Psalm 46:10 says, “Be still, and know that I am God.” Stillness becomes difficult when attention is constantly being pulled in twenty directions at once. Phones themselves are not the enemy. The deeper issue is what happens when distraction becomes our default setting.
Attention Is a Form of Care
The older I get, the more I realize attention communicates value.
People remember who listened carefully.
People remember who looked up.
People remember who stayed emotionally present instead of mentally drifting elsewhere every thirty seconds.
Writer Simone Weil once said, “Attention is the rarest and purest form of generosity.” That sentence feels painfully accurate now because modern life trains people to divide their focus constantly. Notifications interrupt conversations. Algorithms compete for concentration. Silence lasts maybe six seconds before somebody reaches for a device.
Even church spaces are affected by this rhythm.
People scroll while waiting for service to start. Friends sit together while individually consuming unrelated content. Minds stay overstimulated all day, then suddenly wonder why prayer feels difficult at night.
James 1:19 says, “Let every person be quick to hear, slow to speak, slow to anger.”
Quick to hear.
Not quick to react.
Not quick to check notifications.
Not quick to escape discomfort through distraction.
Actually hearing another person requires attention most people barely practice anymore.
I Started Catching Myself
What changed this from observation into conviction was realizing how often I was doing the same thing.
A lull in conversation? Reach for the phone.
Waiting in line? Reach for the phone.
Someone steps away for two minutes? Reach for the phone.
The habit had become automatic.
Not intentional.
Automatic.
That realization made me uncomfortable because I genuinely want people to feel seen when they are with me.
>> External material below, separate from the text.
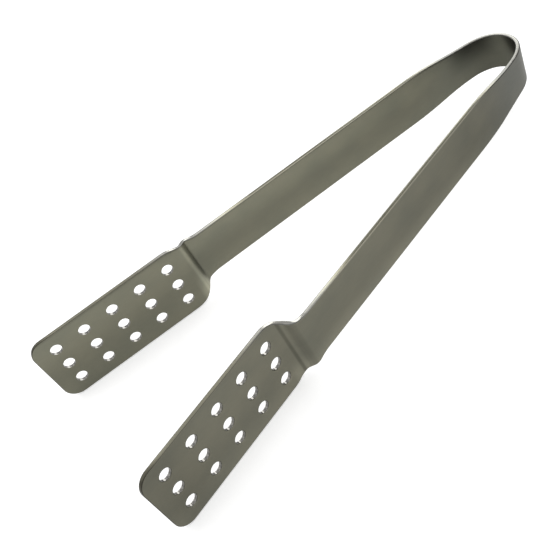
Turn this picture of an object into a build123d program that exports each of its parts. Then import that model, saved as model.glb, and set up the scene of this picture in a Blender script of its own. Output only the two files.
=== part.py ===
from build123d import *
from math import acos, asin, atan2, cos, degrees, hypot, radians, sin
import os

# Tea bag tongs: one strip of stainless sheet, bent into a spring bow with two arms
# that end in wide, joggled, perforated paddles. The strip stands on its lower edge,
# with the bow at +X, the paddle tips at -X and one arm each side of the XZ plane.
# Radii are to the middle of the sheet, and angles are in degrees.

# Strip
overall_length = 154.6
sheet = 1.2
edge_break = 0.3
arm_width = 14.5

# Bow, half of it: a tight crown, wider sides, a long flare, then straight into the arm
bow_length = 30.0
crown_radius = 8.15
crown_angle = 52.6
side_radius = 12.6
side_angle = 22.8
flare_radius = 166.0
flare_angle = 5.3

# The strip is narrower round the crown and widens to the arm along the flare
crown_width = 11.1
taper_start = 5.4
taper_run = 23.5

# Joggle between arm and paddle: a tight bend, a short ramp, then a softer bend back
joggle_offset = 3.7
arm_bend_radius = 2.3
joggle_ramp = 0.7
paddle_bend_radius = 4.5
paddle_splay = 0.85

# Paddle
paddle_width = 22.7
paddle_length = 45.4
tip_corner_radius = 4.3

# Shoulders, which start this far before the joggle
shoulder_lead = 3.5
shoulder_hollow_radius = 11.1
shoulder_crest_radius = 8.2

# Drain holes, spread over the flat of the paddle inside these margins to their centres
hole_diameter = 3.6
hole_rows = 5
hole_columns = 3
hole_tip_margin = 6.4
hole_joggle_margin = 3.0
hole_edge_margin = 5.05

# Gap left between the tips when the tongs are squeezed shut
tip_clearance = 0.3

# How far outlines and sweeps run past the faces that they cut
overrun = 5.0

# Headings of the strip's middle line on the rear half, counted from +X
side_heading = 90 + crown_angle
flare_heading = side_heading + side_angle
arm_heading = flare_heading + flare_angle
paddle_heading = arm_heading - paddle_splay


def direction(heading):
    return Vector(cos(radians(heading)), sin(radians(heading)))


def arc_reach(radius, start_heading, end_heading):
    # How far an arc carries the strip towards the tips, along X
    return radius * (sin(radians(start_heading)) - sin(radians(end_heading)))


# Plane across the strip, for its section
def section_plane(start, heading):
    return Plane(origin=start, x_dir=(0, 0, 1), z_dir=direction(heading))


# Plane along the middle of the sheet, with x towards the tip and y up
def face_plane(start, heading):
    return Plane(origin=start, x_dir=direction(heading), z_dir=direction(heading - 90))


# Bow: what is left of its length after the arcs is straight
bow_arcs_reach = arc_reach(crown_radius, 90, side_heading)
bow_arcs_reach += arc_reach(side_radius, side_heading, flare_heading)
bow_arcs_reach += arc_reach(flare_radius, flare_heading, arm_heading)
bow_straight = (bow_length - sheet / 2 - bow_arcs_reach) / -cos(radians(arm_heading))

# Taper: two equal arcs each side, tangent to the crown's edge and to the arm's
taper_rise = (arm_width - crown_width) / 2
taper_radius = (taper_run**2 + taper_rise**2) / (4 * taper_rise)
taper_angle = degrees(asin(taper_run / 2 / taper_radius))

# Joggle: the strip turns by as much as steps it in by the offset
both_radii = arm_bend_radius + paddle_bend_radius
level_drop = arm_bend_radius + paddle_bend_radius * cos(radians(paddle_splay)) - joggle_offset
ramp_turn = degrees(atan2(joggle_ramp, both_radii))
joggle_angle = degrees(acos(level_drop / hypot(both_radii, joggle_ramp))) - ramp_turn
ramp_heading = arm_heading + joggle_angle
joggle_run = both_radii * sin(radians(joggle_angle)) + joggle_ramp * cos(radians(joggle_angle))
joggle_run += paddle_bend_radius * sin(radians(paddle_splay))

# Shoulders: two arcs each, with a short neck before them
shoulder_rise = (paddle_width - arm_width) / 2
shoulder_radii = shoulder_hollow_radius + shoulder_crest_radius
shoulder_angle = degrees(acos(1 - shoulder_rise / shoulder_radii))
neck_length = shoulder_lead + sheet

# The straight arm takes what the other pieces leave of the overall length
joggle_reach = joggle_run * -cos(radians(arm_heading)) + joggle_offset * sin(radians(arm_heading))
paddle_reach = (paddle_length - edge_break) * -cos(radians(paddle_heading))
paddle_reach += (sheet / 2 - edge_break) * sin(radians(paddle_heading)) + edge_break
arm_reach = overall_length - bow_length - joggle_reach - paddle_reach
arm_length = arm_reach / -cos(radians(arm_heading)) - neck_length

# Middle lines of the rear half, from the crown to past the tip
crown = Vector(overall_length / 2 - sheet / 2, 0, paddle_width / 2)

with BuildLine() as bow_line:
    crown_arc = JernArc(crown, direction(90), crown_radius, crown_angle)
    side_arc = JernArc(crown_arc @ 1, crown_arc % 1, side_radius, side_angle)
    flare_arc = JernArc(side_arc @ 1, side_arc % 1, flare_radius, flare_angle)
    bow_end = flare_arc @ 1 + bow_straight * direction(arm_heading)
    Line(flare_arc @ 1, bow_end)

neck_start = bow_end + arm_length * direction(arm_heading)
joggle_start = neck_start + neck_length * direction(arm_heading)

with BuildLine() as paddle_line:
    Line(neck_start, joggle_start)
    arm_bend = JernArc(joggle_start, direction(arm_heading), arm_bend_radius, joggle_angle)
    ramp_end = arm_bend @ 1 + joggle_ramp * direction(ramp_heading)
    Line(arm_bend @ 1, ramp_end)
    unbend = -joggle_angle - paddle_splay
    paddle_bend = JernArc(ramp_end, direction(ramp_heading), paddle_bend_radius, unbend)
    tip = paddle_bend @ 1 + paddle_length * direction(paddle_heading)
    Line(paddle_bend @ 1, tip + overrun * direction(paddle_heading))

with BuildPart() as spring_bow:
    with BuildSketch(section_plane(crown, 90)):
        Rectangle(arm_width, sheet)
    sweep(path=bow_line.wire())
    # Side outline: narrow round the crown, widening to the arm's width
    with BuildSketch(Plane(origin=crown, x_dir=(-1, 0, 0), z_dir=(0, 1, 0))):
        with BuildLine():
            crown_edge = Line((-overrun, crown_width / 2), (taper_start, crown_width / 2))
            widen = JernArc(crown_edge @ 1, (1, 0), taper_radius, taper_angle)
            settle = JernArc(widen @ 1, widen % 1, taper_radius, -taper_angle)
            far_corner = (bow_length + overrun, arm_width / 2)
            Line(settle @ 1, far_corner)
            Line(far_corner, (bow_length + overrun, 0))
            Line(crown_edge @ 0, (-overrun, 0))
            mirror(about=Plane.XZ)
        make_face()
    extrude(amount=bow_length, both=True, mode=Mode.INTERSECT)
    mirror(about=Plane.XZ)
    # The rims round the crown carry the break on along both arms
    crown_rims = edges().filter_by(Axis.Z, reverse=True).sort_by(Axis.X)[-8:]
    chamfer(crown_rims, edge_break)

with BuildPart() as rear_arm:
    with BuildSketch(section_plane(bow_end, arm_heading)):
        Rectangle(arm_width, sheet)
        chamfer(vertices(), edge_break)
    extrude(amount=arm_length)

with BuildPart() as rear_paddle:
    with BuildSketch(section_plane(neck_start, arm_heading)):
        Rectangle(paddle_width, sheet)
    sweep(path=paddle_line.wire())
    # Side outline: shoulders from the arm's width to the paddle's, and rounded tip corners
    paddle_plane = face_plane(tip, paddle_heading)
    shoulder_x = paddle_plane.to_local_coords(joggle_start).X - shoulder_lead
    with BuildSketch(paddle_plane):
        with BuildLine():
            neck_edge = Line((shoulder_x - overrun, arm_width / 2), (shoulder_x, arm_width / 2))
            hollow = JernArc(neck_edge @ 1, (1, 0), shoulder_hollow_radius, shoulder_angle)
            crest = JernArc(hollow @ 1, hollow % 1, shoulder_crest_radius, -shoulder_angle)
            long_edge = Line(crest @ 1, (-tip_corner_radius, paddle_width / 2))
            corner = JernArc(long_edge @ 1, (1, 0), tip_corner_radius, -90)
            Line(corner @ 1, (0, 0))
            Line(neck_edge @ 0, (shoulder_x - overrun, 0))
            mirror(about=Plane.XZ)
        make_face()
    extrude(amount=paddle_width, both=True, mode=Mode.INTERSECT)
    # The long rims carry the break on round the tip and down the neck
    long_rims = edges().filter_by(Axis.Z, reverse=True).sort_by(SortBy.LENGTH)[-4:]
    chamfer(long_rims, edge_break)
    # Drain holes, punched square to the paddle
    hole_field = paddle_length - hole_tip_margin - hole_joggle_margin
    row_pitch = hole_field / (hole_rows - 1)
    column_pitch = (paddle_width - 2 * hole_edge_margin) / (hole_columns - 1)
    with BuildSketch(paddle_plane):
        with Locations((-hole_tip_margin - hole_field / 2, 0)):
            with GridLocations(row_pitch, column_pitch, hole_rows, hole_columns):
                Circle(hole_diameter / 2)
    extrude(amount=sheet, both=True, mode=Mode.SUBTRACT)

with BuildPart() as front_arm:
    mirror(rear_arm.part, about=Plane.XZ)

with BuildPart() as front_paddle:
    mirror(rear_paddle.part, about=Plane.XZ)

# Each arm turns about its inner face where it leaves the bow, until the tips meet
pivot = bow_end + sheet / 2 * direction(arm_heading + 90)
tip_inner = tip + sheet / 2 * direction(paddle_heading + 90)
tip_lever = hypot(tip_inner.X - pivot.X, tip_inner.Y - pivot.Y)
open_angle = atan2(tip_inner.Y - pivot.Y, pivot.X - tip_inner.X)
shut_angle = asin((tip_clearance / 2 - pivot.Y) / tip_lever)
print(f"pivot x {pivot.X:.3f} y {pivot.Y:.3f}, shuts by {degrees(open_angle - shut_angle):.2f} degrees")
print(f"opening at the tips {2 * tip_inner.Y:.2f}, straight arm {arm_length:.2f}")

os.makedirs("parts", exist_ok=True)
pieces = {
    "spring_bow": spring_bow,
    "front_arm": front_arm,
    "front_paddle": front_paddle,
    "rear_arm": rear_arm,
    "rear_paddle": rear_paddle,
}
for name, piece in pieces.items():
    piece.part.label = name
    export_step(piece.part, f"parts/{name}.step")
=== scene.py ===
from math import acos, atan2, cos, degrees, hypot, pi, radians, sin

import bmesh
import bpy
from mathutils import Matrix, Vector


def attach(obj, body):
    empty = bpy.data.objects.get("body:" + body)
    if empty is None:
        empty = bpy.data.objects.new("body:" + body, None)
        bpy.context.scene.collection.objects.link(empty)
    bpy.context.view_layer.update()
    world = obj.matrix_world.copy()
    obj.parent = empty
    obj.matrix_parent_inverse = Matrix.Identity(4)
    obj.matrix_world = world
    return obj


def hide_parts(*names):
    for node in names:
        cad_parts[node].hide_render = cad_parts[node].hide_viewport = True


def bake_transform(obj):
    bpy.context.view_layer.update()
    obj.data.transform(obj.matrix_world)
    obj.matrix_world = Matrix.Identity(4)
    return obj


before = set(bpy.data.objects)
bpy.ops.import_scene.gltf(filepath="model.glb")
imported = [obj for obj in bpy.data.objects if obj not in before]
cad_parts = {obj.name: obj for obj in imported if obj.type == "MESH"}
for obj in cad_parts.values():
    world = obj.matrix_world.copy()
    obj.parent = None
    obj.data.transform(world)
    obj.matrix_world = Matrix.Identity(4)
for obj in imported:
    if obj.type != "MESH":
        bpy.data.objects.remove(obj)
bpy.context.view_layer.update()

mm = 0.001

# The tongs are one strip of stainless sheet. Its rear half is laid out flat as a blank, with its
# outline and holes, then bent, thickened and rounded, cut into its sections and mirrored.
# Lengths are in mm and angles in degrees; headings are counted from +X.
strip = {
    "sheet": 1.2,
    "armWidth": 14.5,
    "crownX": 76.7,        # middle of the sheet at the crown
    "middleZ": 11.35,
    "bowLength": 30.0,
    "armLength": 69.45,
    "rimRound": 0.24, "rimSteps": 4,
    "rimBorder": 0.5,      # a loop kept this far inside every edge keeps the flats flat
    "shortest": 0.04,      # points of the bent blank that are nearer than this are merged
    "sparePastCrown": 1.0,  # cut off again once the rims are rounded
    "sharpFrom": 60.0,     # edges that turn by more than this are rounded
    "shadeSmoothTo": 35.0,
}
bow = {
    "crownWidth": 11.1,
    "crownRadius": 8.15, "crownAngle": 52.6, "crownSteps": 18,
    "sideRadius": 12.6, "sideAngle": 22.8, "sideSteps": 9,
    "flareRadius": 166.0, "flareAngle": 5.3, "flareSteps": 6,
    "taperStart": 5.4, "taperRun": 23.5, "taperSamples": 14,
    "armLines": 18, "armLineGap": 2.6,   # cross lines along the arm, this far apart
}
joggle = {
    "offset": 3.7, "ramp": 1.2, "splay": 0.85,
    "armBend": 2.1, "armBendSteps": 10,
    "paddleBend": 4.4, "paddleBendSteps": 14,
}
shoulder = {"lead": 3.5, "hollow": 11.1, "crest": 8.2, "samples": 24}
paddle = {
    "width": 22.7, "length": 45.4, "tipCorner": 4.3, "cornerSteps": 10,
    "holeDiameter": 3.3, "holeSides": 36, "rows": 5, "columns": 3,
    "holeMouth": 0.35, "mouthSteps": 4,   # the punch rolls the edge in on the outside of the strip
    "holeBurr": 0.05, "burrSteps": 1,     # and leaves it nearly sharp on the inside
    "tipMargin": 6.4, "joggleMargin": 3.0, "edgeMargin": 5.05,
}
bowArcs = (("crownRadius", "crownAngle"), ("sideRadius", "sideAngle"), ("flareRadius", "flareAngle"))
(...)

I want friends to feel heard. I want conversations to have depth instead of becoming fragmented exchanges interrupted by scrolling.
So lately, I’ve been practicing something simple.
When I’m with people, I try to leave the phone alone longer.
Not perfectly.
Not dramatically.
Just intentionally.
And honestly, I’ve noticed the difference immediately.
I remember conversations more clearly. I notice facial expressions more carefully. Stories land deeper when my brain is not splitting itself between a real person and an algorithm competing for my attention.
Colossians 3:2 says, “Set your minds on things above, not on earthly things.”
For me, that verse increasingly feels connected to focus itself. Whatever consistently captures attention slowly shapes the inner world. A distracted life eventually creates a distracted spirit.
The Fear of Missing Something
Part of the reason phones hold such power is because people are afraid of missing something.
A message.
An update.
A headline.
A trend.
A notification.
But while constantly checking elsewhere, many people miss the conversation directly in front of them.
That feels important.
Some of the best moments in my life were fully lived because I wasn’t trying to document every second of them. A deep conversation with a friend. Fireworks unexpectedly lighting up the Anaheim sky while I drove at night after praying in traffic. Sitting inside the energy of a BTS crowd singing together in unison. Laughing so hard with people I care about that nobody even thought about recording it.
Those moments felt complete while they were happening.
Not because they were captured perfectly.
Because I was fully inside them.
Author Pico Iyer wrote, “In an age of acceleration, nothing can be more exhilarating than going slow.”
Maybe presence feels rare now precisely because the world keeps training us to leave the room mentally.
Three Self-Assessment Questions
- During conversations, how often do I reach for my phone the moment silence or discomfort appears?
- When I spend time with people I care about, do they receive my full attention or whatever fragmented energy remains after distractions?
- What moments in my life have felt most meaningful because I experienced them fully instead of trying to document every second?
Final Thoughts
I still use my phone constantly.
I still take photos.
I still record clips at concerts sometimes because those memories genuinely matter to me.
This isn’t about pretending technology is evil.
It’s about recognizing how easily distraction becomes normalized until nobody notices what has been lost.
Presence used to happen naturally.
Now it requires practice.
Maybe that’s why RM’s line hit me harder over time. “Put your phones down” sounds simple on the surface, but underneath it sits a deeper invitation: return to the room while the moment is still alive around you.
Sometimes the holiest thing we can offer another human being is our undivided attention.